Yeah absolutely. I mean there’s other things also, across time and years, coaching arrangements, where you’re based and live and where you train. Your schedule and travel. All those things. My other coach stopped around US Open time last year unexpectedly. He got married and that was it. And for a few months also I was working out my team and how I was going to go about things. In February I began talking with my old coach Darren again …
Darren Tandy. I worked with him when I was young, and a few years ago as well when I broke in I worked with him for a year or so. And he’s from Perth as well – we’ve known each other for a long time. So yeah, we just set out some plans and goals for us together as a team, and just been working towards them for the last I guess six months now. We get along great, and I’ve just got a good team around me again and probably set myself on a good path and that was probably the key – getting all the things in place and all the boxes ticked and continue up on the path. So that’s where we’re heading and I’m obviously enjoying life.
You talked about resettling in America and it not working out very well. What was the basis for that move, where did you move to, and why didn’t it work out?
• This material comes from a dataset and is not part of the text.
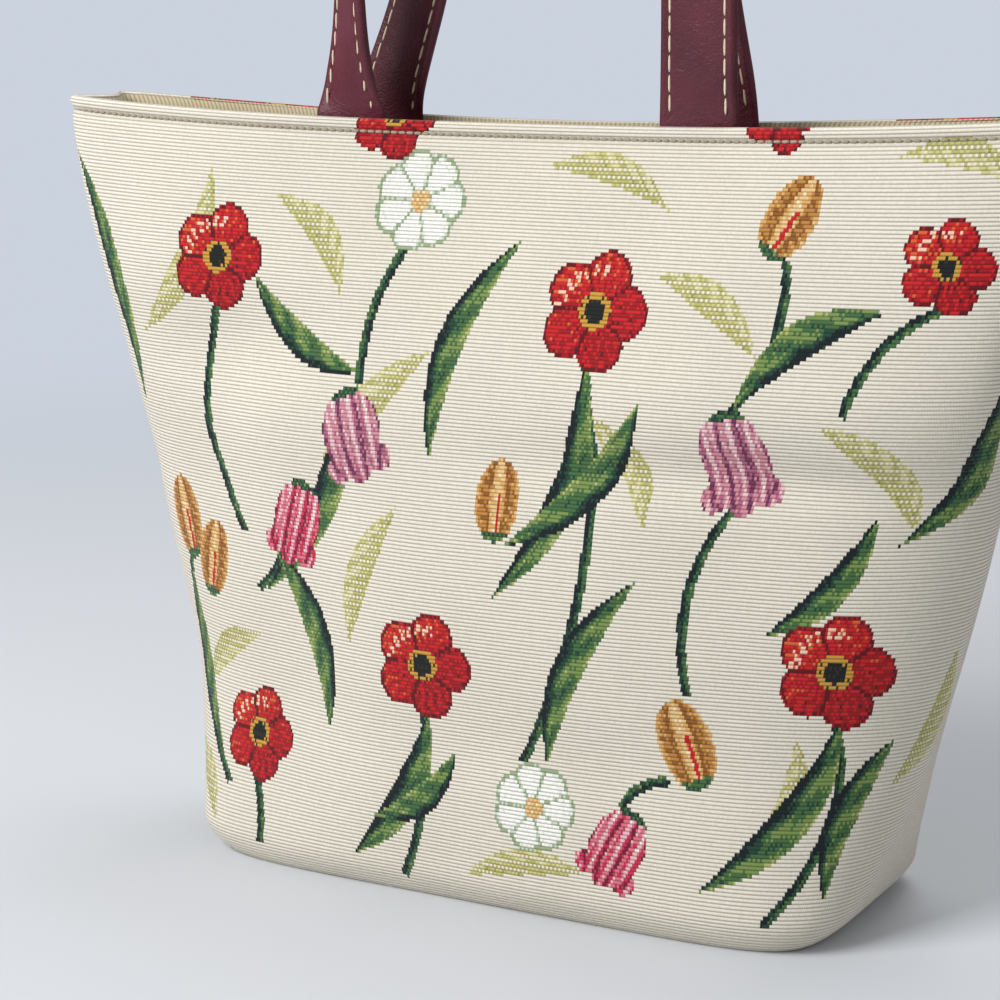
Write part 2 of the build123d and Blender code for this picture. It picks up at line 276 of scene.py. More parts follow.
def weave_meadow(x, z, column, row, rim_flowers):
    """The colour of the yarn that lies on top at each thread crossing."""
    step = (crossing_order[row % 4, column % 4] + 0.5) / 16
    thread = np.sin(column * 12.9898 + row * 78.233) * 43758.5453
    thread -= np.floor(thread)
    colour = np.tile(cream, (len(x), 1))
    colour *= (0.955 + 0.06 * thread)[:, None]

    def lay(inside, tone, palette):
        shades = np.array(palette)
        pick = np.floor(tone * (len(shades) - 1) + 0.5 * thread + 0.9 * step - 0.2)
        pick = np.clip(pick, 0, len(shades) - 1).astype(int)
        colour[inside] = shades[pick[inside]]

    def bent_line(start, end, bend):
        """The share along a bent line, the distance beside it, and how far it is from its tips."""
        run_x, run_z = end[0] - start[0], end[1] - start[1]
        length = math.hypot(run_x, run_z)
        along = ((x - start[0]) * run_x + (z - start[1]) * run_z) / length**2
        aside = (-(x - start[0]) * run_z + (z - start[1]) * run_x) / length
        off_tips = 4 * np.clip(along, 0, 1) * (1 - np.clip(along, 0, 1))
        return along, aside - bend * off_tips, off_tips

    def blade(start, end, width, bend):
        """The share along a blade, the place across it from -1 to 1, and what lies inside it."""
        along, aside, off_tips = bent_line(start, end, bend)
        across = aside / np.maximum(0.05, width / 2 * off_tips)
        return along, across, (np.abs(across) < 1) & (along > 0) & (along < 1)

    def upright(centre_x, centre_z, lean):
        """Distances from a leaning flower's middle, to its right and up along it."""
        turn = math.radians(lean)
        right_of = (x - centre_x) * math.cos(turn) + (z - centre_z) * math.sin(turn)
        above = -(x - centre_x) * math.sin(turn) + (z - centre_z) * math.cos(turn)
        return right_of, above

    def petals(centre_x, centre_z, radius, count):
        """Distances from a round flower's middle, from its nearest petal and from the next one."""
        gaps = []
        for i in range(count):
            turn = 2 * math.pi * i / count
            petal_x = centre_x + 0.55 * radius * math.cos(turn)
            petal_z = centre_z + 0.55 * radius * math.sin(turn)
            gaps.append(np.hypot(x - petal_x, z - petal_z))
        nearest, next_one = np.sort(np.array(gaps), axis=0)[:2]
        return np.hypot(x - centre_x, z - centre_z), nearest, next_one

    for start, end, width, bend in pale_leaves:
        along, across, inside = blade(start, end, width, bend)
        streak = 0.5 + 0.5 * np.sin(along * 40 + across * 5)
        shows = inside & ((step < 0.74) | (np.abs(across) > 0.78))
        lay(shows, 0.25 + 0.5 * streak * (across > 0) + 0.2 * step, yarns["straw"])

    for start, end, bend in stems:
        along, aside, off_tips = bent_line(start, end, bend)
        inside = (np.abs(aside) < 1.9) & (along > 0) & (along < 1)
        lay(inside, 0.1 + 0.35 * (aside > 0.1) + 0.1 * np.sin(along * 30), yarns["green"])

    for start, end, width, bend in dark_leaves:
        along, across, inside = blade(start, end, width, bend)
        vein = np.exp(-((across + 0.1) / 0.22) ** 2)
        tone = 0.42 + 0.38 * across + 0.16 * np.sin(along * 26 + across * 3) + 0.25 * vein
        tone = np.where(across < -0.62, 0.02, tone)
        lay(inside, np.clip(tone, 0, 0.95), yarns["green"])

    for centre_x, centre_z, length, lean in bells:
        right_of, above = upright(centre_x, centre_z, lean)
        cup = (right_of / (0.36 * length)) ** 2 + (above / (0.5 * length)) ** 2 < 1
        for lip, drop in ((-0.27, -0.36), (0, -0.42), (0.27, -0.36)):
            cup |= np.hypot(right_of - lip * length, above - drop * length) < 0.15 * length
        narrowing = np.sqrt(np.clip(1 - (above / (0.62 * length)) ** 2, 0.2, 1))
        petal = right_of / (0.36 * length) / narrowing
        ridge = np.abs(((petal * 1.5 + 0.5) % 1) - 0.5) * 2
        tone = 0.2 + 0.5 * (1 - ridge) + 0.22 * np.sin(right_of * 1.9) + 0.2 * (above / length)
        tone = np.where(ridge > 0.86, 0.04, tone)
        lay(cup, np.clip(tone, 0, 0.98), yarns["pink" if lean > 0 else "rose"])
        cap = cup & (above > 0.4 * length)
        lay(cap, 0.2 + 0.3 * step, yarns["green"])

    for centre_x, centre_z, length, lean in buds:
        right_of, above = upright(centre_x, centre_z, lean)
        bud = (right_of / (0.3 * length)) ** 2 + (above / (0.5 * length)) ** 2
        narrowing = np.sqrt(np.clip(1 - (above / (0.52 * length)) ** 2, 0.05, 1))
        across = right_of / (0.3 * length) / narrowing
        seam = np.abs(np.abs(across) - 0.42)
        tone = 0.46 + 0.3 * np.cos(across * 5.2) + 0.14 * np.sin(above * 1.5 + right_of)
        tone = np.where(seam < 0.09, 0.06, tone)
        lay(bud < 1, np.clip(tone, 0, 0.95), yarns["gold"])
        stripe = (bud < 1) & (np.abs(across - 0.1) < 0.09) & (above < 0.1 * length)
        lay(stripe, np.full_like(x, 0.5), yarns["red"])
        lay((bud < 1) & (above < -0.38 * length), 0.35 + 0.2 * step, yarns["green"])

    for centre_x, centre_z, radius in daisies:
        away, nearest, next_one = petals(centre_x, centre_z, radius, 7)
        inside = (nearest < 0.45 * radius) | (away < 0.55 * radius)
        tone = 0.9 - 0.5 * (nearest / (0.45 * radius)) ** 3 + 0.12 * np.sin(away * 2.4)
        tone = np.where(next_one - nearest < 1.1, 0.12, tone)
        tone = np.where((away > 0.55 * radius) & (nearest > 0.37 * radius), 0.06, tone)
        lay(inside, np.clip(tone, 0, 0.98), yarns["white"])
        lay(away < 0.22 * radius, 0.55 + 0.3 * step, yarns["gold"])

    for centre_x, centre_z, radius in poppies + rim_flowers:
        away, nearest, next_one = petals(centre_x, centre_z, radius, 5)
        inside = (nearest < 0.45 * radius) | (away < 0.55 * radius)
        around = np.arctan2(z - centre_z, x - centre_x)
        streak = np.sin(around * 23 + 1.3 * np.sin(away * 0.9))
        light = np.cos(around - 2.2)
        tone = 0.34 + 0.14 * streak + 0.16 * light * (away / radius) + 0.12 * (away / radius)
        shine = (light > 0.55) & (np.abs(away / radius - 0.66) < 0.1) & (streak > -0.2)
        tone = np.where(shine, 0.92, tone)
        tone = np.where((next_one - nearest < 1.3) & (away > 0.3 * radius), 0.02, tone)
        tone = np.where((away > 0.55 * radius) & (nearest > 0.39 * radius), 0.1, tone)
        lay(inside, np.clip(tone, 0, 0.99), yarns["red"])
        lay(away < 0.3 * radius, np.where(away < 0.19 * radius, 0.1, 0.95), heart_yarns)

    return colour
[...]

Basically, being Australian, after say January pretty much each year, most of the next 10 months is overseas. And we (Ebden and wife Kim) figured if we’re going to be away from February to at least the US Open for six, seven months, we could have come back (to Australia) in between for a few weeks here or there but (that would have meant) all that travel back and forth. We knew some friends there and a guy I was working with for a little bit in Florida, so we just took a lease on a place and thought we’d have a base there, rather than being in lots of hotels … it was actually really good, it was what we wanted to do, I wouldn’t have changed it. It didn’t work out great results-wise if you call it that, but it was something we’d wanted to try for a long time and see if it worked.
Whereabouts in Florida was it?
Boca Raton. Evert’s Academy, near Miami. We lived right nearby (the academy). A good friend of mine, Ryan Harrison, was living near there, we were training there, the USTA is there. Between Indian Wells and Miami I was there and then I went down and played Miami obviously; I played well, I beat (Lukasz) Kubot and then had the first set against Murray and lost in three. Then after that the claycourt season didn’t go so well. But it was nice to have a place there … After the US Open it was time to go back to Australia. There was just no real need to own a place (in Florida) – if we want to go there we can just get a place for a couple of weeks at the academy or stay with friends. We’re fortunate to have very close friends in a lot of places around the world which sort of gives us some home bases. We love Australia, and we love living there, and our families are there. Our families are important to us too.
One last one. Now that your ranking is up to the point that it’s at, and will probably go a bit higher again after this week, what does that mean in terms of changing your schedule or your goals for the rest of the year? What are you shooting for?
It doesn’t change all that much to be honest. After the US Open we go back to Australia for two or three weeks, little bit of time off and a couple of weeks’ training block with my coach which will be great. Then I’ll play in Asia – maybe a big Challenger, two or three of the tour events, and then after that maybe some more Challengers to keep trying to get as many wins as I can. If I’ve gone really well in the next six weeks – I mean that’s dangerous to say – then maybe some more tour events to finish the year, I don’t know. That’s not going to make too much difference – we know where I’m trying to get to, and I’m on the path we set out.